Chris Baldwin: The big thing in my mind is, “How can you make the trip more convenient?” The lens through which we have judged our technology spending has been all about convenience. The holy grail of retail is the idea of great prices, great assortment and great convenience. We think we have a terrific assortment; we think we have terrific prices. But, let's be real, before and even during the pandemic, club-store shopping is not all that convenient. We have continued to improve our technology with things like pick-up-in-club and curbside pickup options. The real trump card will be when we are able to do cashier-free checkout, so people can use their phones.

How does BJ meaningfully differentiate itself from the rest of the retail landscape?

Chris Baldwin: We have spent some time getting a really deep understanding of the consumer and how our members view us. We sell about two times more fresh food per member per year than our club-store competitors do, so fresh food is what differentiates us.

We also do general merchandise a little bit differently, in that we think more about broader category assortment in general merchandise, and that has served us well so far. There are always opportunities for us to do better.

How do you work with local farmer farmers?

Chris Baldwin: It is something we are good at, but we think we can be a lot better at it. We can do a much better job of localizing our produce assortment. We have to do a lot of work in the underlying operational capabilities to do fresh really well. Over the last five years, we have done a lot of that work, so we feel very good about how we show up in fresh. The next evolution is going to be in how we localize it even more; it is something that we are just starting, and we can do so much better.

How do you recreate the “treasure hunt” aspect for e-commerce shopping?
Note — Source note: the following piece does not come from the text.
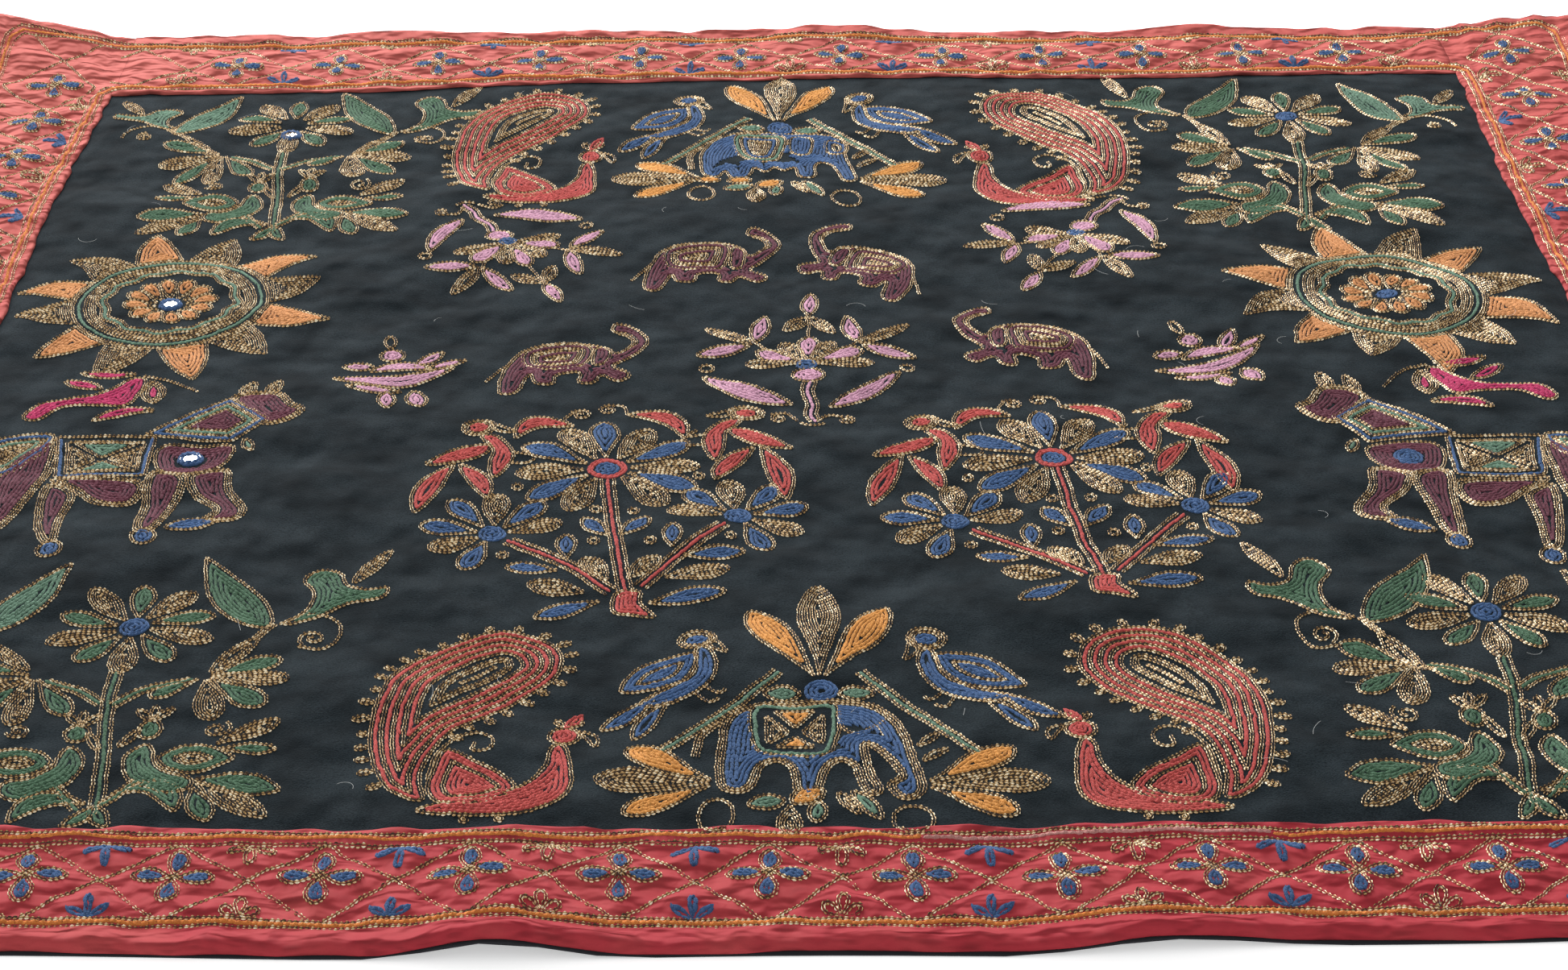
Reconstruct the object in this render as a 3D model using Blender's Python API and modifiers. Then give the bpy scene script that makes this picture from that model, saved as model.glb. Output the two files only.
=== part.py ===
"""Embroidered wall hanging, lying open on a flat surface.

A dark ground panel lies on a thin lining. Four red border strips lap the edges of
the panel, and three small round mirrors lie on it. All the sheets share one set of
plan lines and one ripple function, so that the layers stay parallel everywhere.

Metres, +Z up. The origin is on the underside, in the middle of the hanging, with
the lower end of its design towards -Y.
"""

import math

import bmesh
import bpy

# Plan of the hanging, flat
HALF_WIDTH = 0.550
FRONT_EDGE = -0.517
BACK_EDGE = 0.516
SIDE_INNER = 0.4535
FRONT_INNER = -0.4325
BACK_INNER = 0.4305
HEM_WIDTH = 0.012

# The panel runs on under the border, which rises over the panel's edge
PANEL_LAP = 0.008
LAP_CLEARANCE = 0.001
RISE_RUN = 0.0035
STRIP_GAP = 0.0004
LINING_INSET = 0.0015
LINING_SHOW = 0.001

# Thickness of the cloths, and the air between two layers
LINING_THICK = 0.0010
PANEL_THICK = 0.0013
BORDER_THICK = 0.0016
HEM_THICK = 0.0026
LAYER_GAP = 0.0003

# Mirrors sewn to the panel: where they lie on the flat plan
MIRROR_RADIUS = 0.0055
MIRROR_THICK = 0.0008
MIRROR_SIDES = 24
MIRRORS = {
    "mirror_sun": (-0.359, 0.087),
    "mirror_plant": (-0.323, 0.350),
    "mirror_horse": (-0.315, -0.099),
}

# Cells between the inner edges of the border
CELLS_ACROSS = 30
CELLS_ALONG = 23
LINE_MERGE = 0.002

# How the cloth was pulled out of square, and how much its edges wander
SKEW = 0.012
SAG = 0.015
SAG_START = -0.140
SAG_END = -0.310
BACK_SHARE = 0.40
FRONT_PULL = 0.010
FRONT_PULL_START = 0.080
FRONT_PULL_END = 0.220
EDGE_WANDER = 0.0016
WANDER_WAVE = 0.37

# Ripples: centre x and y, heading in degrees, reach along and across it, height
RIPPLE_FLOOR = 0.0004
RIPPLES = [
    # lifts of the front edge
    (-0.121, -0.545, 90, 0.070, 0.024, 0.0098),
    (0.158, -0.545, 90, 0.070, 0.030, 0.0066),
    (-0.425, -0.545, 90, 0.050, 0.036, 0.0050),
    (0.395, -0.545, 80, 0.045, 0.040, 0.0040),
    # curled back corner on the left, lifted one on the right
    (-0.565, 0.545, 45, 0.052, 0.052, 0.0280),
    (0.530, 0.545, 90, 0.060, 0.050, 0.0140),
    # waves of the back edge
    (-0.255, 0.545, 90, 0.040, 0.040, 0.0060),
    (-0.120, 0.545, 95, 0.045, 0.038, 0.0035),
    (0.030, 0.545, 85, 0.055, 0.040, 0.0050),
    (0.280, 0.545, 90, 0.045, 0.036, 0.0050),
    # crosswise waves of the side strips
    (-0.560, 0.255, 0, 0.060, 0.036, 0.0050),
    (-0.560, 0.030, 5, 0.055, 0.038, 0.0040),
    (-0.560, -0.215, 0, 0.060, 0.038, 0.0045),
    (0.560, 0.330, 0, 0.055, 0.036, 0.0045),
    (0.560, 0.120, -5, 0.060, 0.038, 0.0050),
    (0.560, -0.115, 5, 0.055, 0.038, 0.0040),
    (0.560, -0.330, 0, 0.060, 0.038, 0.0045),
    # soft waves of the panel, left half
    (-0.215, -0.146, 10, 0.050, 0.034, 0.0042),
    (-0.235, -0.055, -28, 0.060, 0.032, 0.0032),
    (-0.235, 0.130, 24, 0.052, 0.032, 0.0040),
    (-0.210, 0.235, 0, 0.045, 0.032, 0.0028),
    (-0.345, -0.205, -42, 0.055, 0.032, 0.0034),
    (-0.205, -0.335, -18, 0.055, 0.034, 0.0032),
    (-0.415, 0.205, 0, 0.045, 0.032, 0.0030),
    # soft waves of the panel, middle
    (-0.045, 0.200, 12, 0.085, 0.032, 0.0036),
    (0.110, 0.385, 0, 0.055, 0.034, 0.0034),
    (0.105, -0.265, 4, 0.085, 0.032, 0.0040),
    (-0.020, -0.220, -34, 0.045, 0.032, 0.0028),
    # soft waves of the panel, right half
    (0.245, 0.150, -52, 0.060, 0.032, 0.0040),
    (0.265, 0.050, -48, 0.048, 0.034, 0.0032),
    (0.245, -0.050, 30, 0.050, 0.032, 0.0034),
    (0.245, -0.215, -10, 0.055, 0.034, 0.0034),
    (0.235, -0.360, 12, 0.070, 0.032, 0.0036),
    (0.425, 0.225, 0, 0.045, 0.032, 0.0028),
]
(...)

Chris Baldwin: I think that the fundamental premise of online shopping is in fact the treasure hunt. Five years ago, we did not even have a functioning website. We had a lot of work to do to get our core omni-capability up and going, and the website has been incredibly productive in the last couple of years—and that has accelerated. The ability to do blasts and flash sales is going to get even better going forward, which will be a great way to play around with this idea of the treasure hunt.